▶ _Recorded information_:
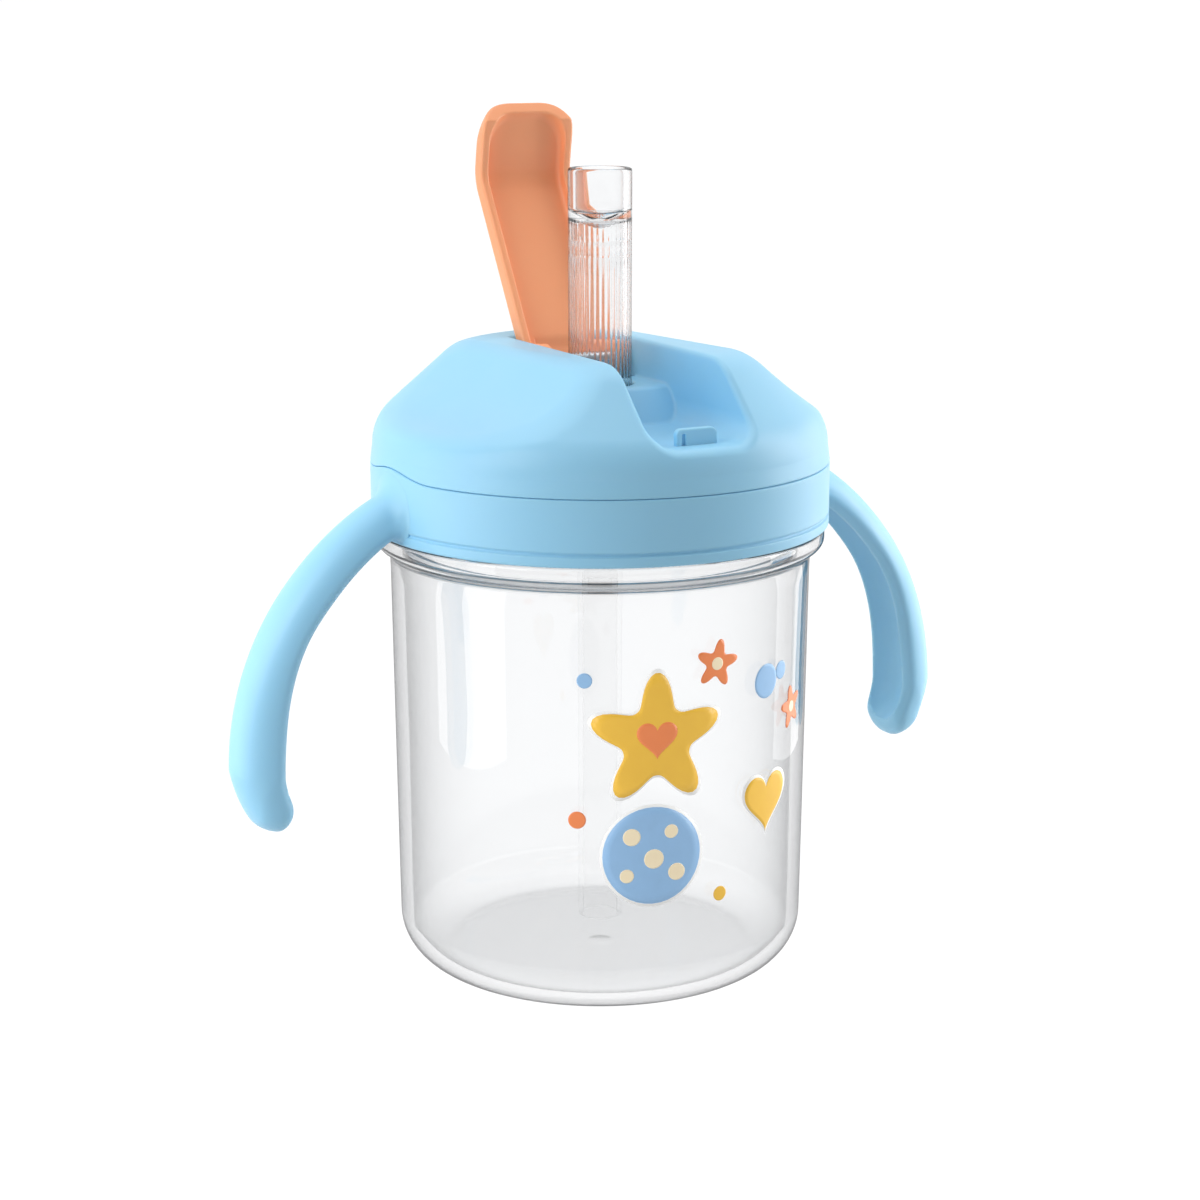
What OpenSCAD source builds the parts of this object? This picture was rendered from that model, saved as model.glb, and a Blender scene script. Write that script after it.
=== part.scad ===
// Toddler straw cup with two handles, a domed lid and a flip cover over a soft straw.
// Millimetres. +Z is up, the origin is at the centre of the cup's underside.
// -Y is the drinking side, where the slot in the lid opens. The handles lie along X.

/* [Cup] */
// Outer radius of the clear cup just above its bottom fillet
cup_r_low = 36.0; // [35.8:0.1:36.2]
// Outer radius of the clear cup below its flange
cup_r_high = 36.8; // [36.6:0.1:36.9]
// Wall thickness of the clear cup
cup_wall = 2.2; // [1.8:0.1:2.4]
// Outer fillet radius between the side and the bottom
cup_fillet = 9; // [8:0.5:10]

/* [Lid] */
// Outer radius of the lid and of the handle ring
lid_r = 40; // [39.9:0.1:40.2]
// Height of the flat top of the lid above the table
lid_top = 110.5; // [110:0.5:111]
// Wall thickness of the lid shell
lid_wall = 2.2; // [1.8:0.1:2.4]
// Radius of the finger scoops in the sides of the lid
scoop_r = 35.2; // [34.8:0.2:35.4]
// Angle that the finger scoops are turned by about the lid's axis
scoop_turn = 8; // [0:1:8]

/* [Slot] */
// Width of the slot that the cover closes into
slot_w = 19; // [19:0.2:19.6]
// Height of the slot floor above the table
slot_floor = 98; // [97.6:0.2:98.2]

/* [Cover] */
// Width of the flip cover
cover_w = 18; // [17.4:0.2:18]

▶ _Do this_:
Write out, exactly and with nothing else, the lines of the listing above from its first line through the line with "scoop_turn = 8; // [0:1:8]".

▶ _Output of the task_:
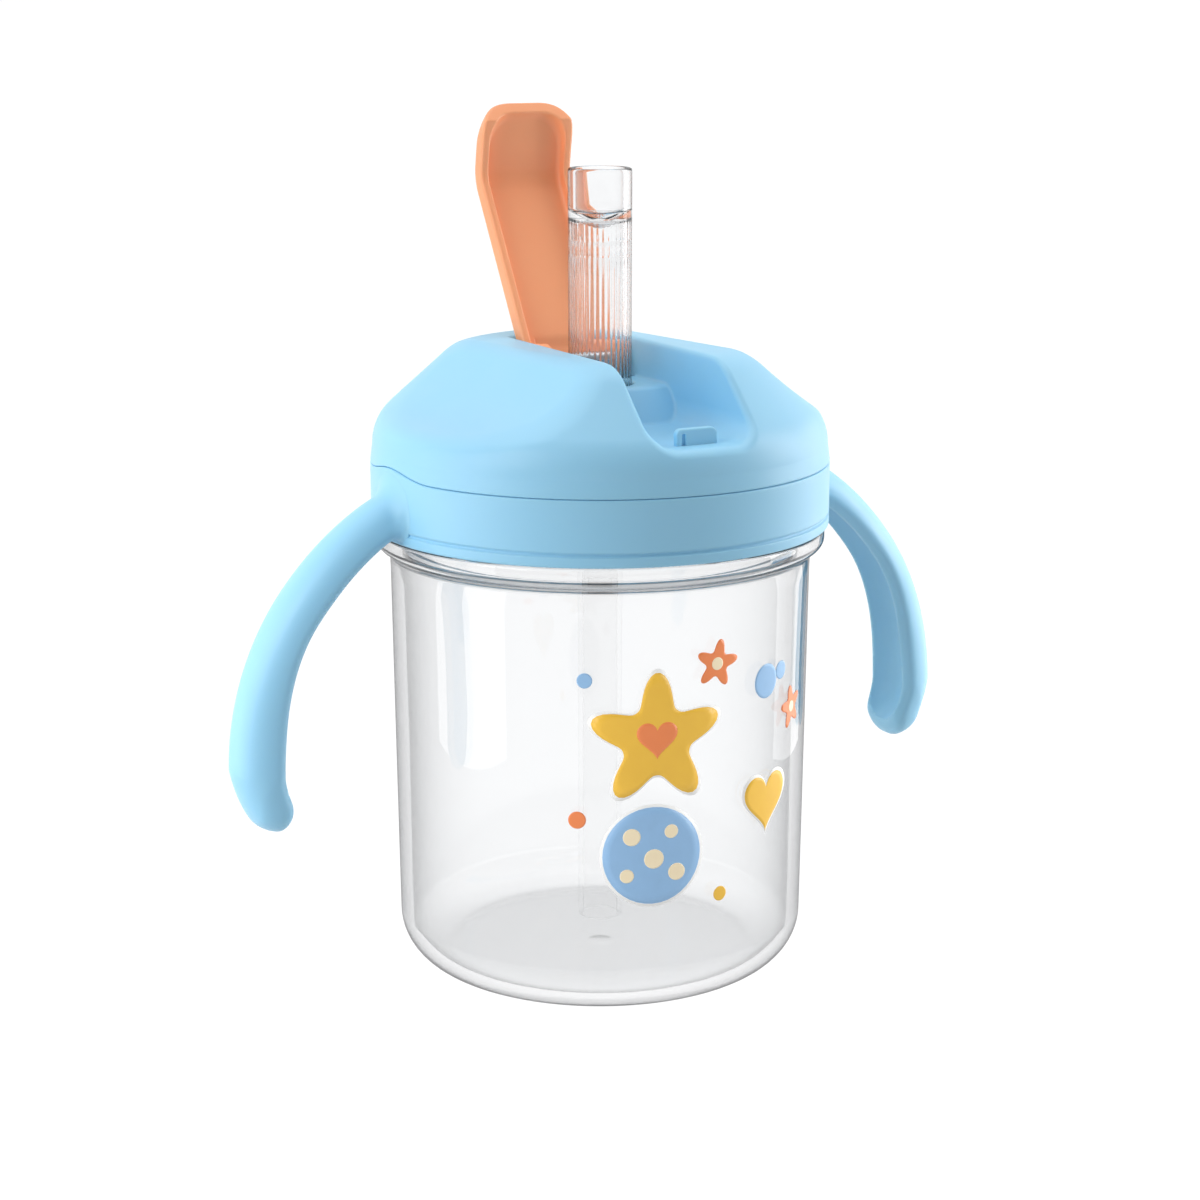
What OpenSCAD source builds the parts of this object? This picture was rendered from that model, saved as model.glb, and a Blender scene script. Write that script after it.
=== part.scad ===
// Toddler straw cup with two handles, a domed lid and a flip cover over a soft straw.
// Millimetres. +Z is up, the origin is at the centre of the cup's underside.
// -Y is the drinking side, where the slot in the lid opens. The handles lie along X.

/* [Cup] */
// Outer radius of the clear cup just above its bottom fillet
cup_r_low = 36.0; // [35.8:0.1:36.2]
// Outer radius of the clear cup below its flange
cup_r_high = 36.8; // [36.6:0.1:36.9]
// Wall thickness of the clear cup
cup_wall = 2.2; // [1.8:0.1:2.4]
// Outer fillet radius between the side and the bottom
cup_fillet = 9; // [8:0.5:10]

/* [Lid] */
// Outer radius of the lid and of the handle ring
lid_r = 40; // [39.9:0.1:40.2]
// Height of the flat top of the lid above the table
lid_top = 110.5; // [110:0.5:111]
// Wall thickness of the lid shell
lid_wall = 2.2; // [1.8:0.1:2.4]
// Radius of the finger scoops in the sides of the lid
scoop_r = 35.2; // [34.8:0.2:35.4]
// Angle that the finger scoops are turned by about the lid's axis
scoop_turn = 8; // [0:1:8]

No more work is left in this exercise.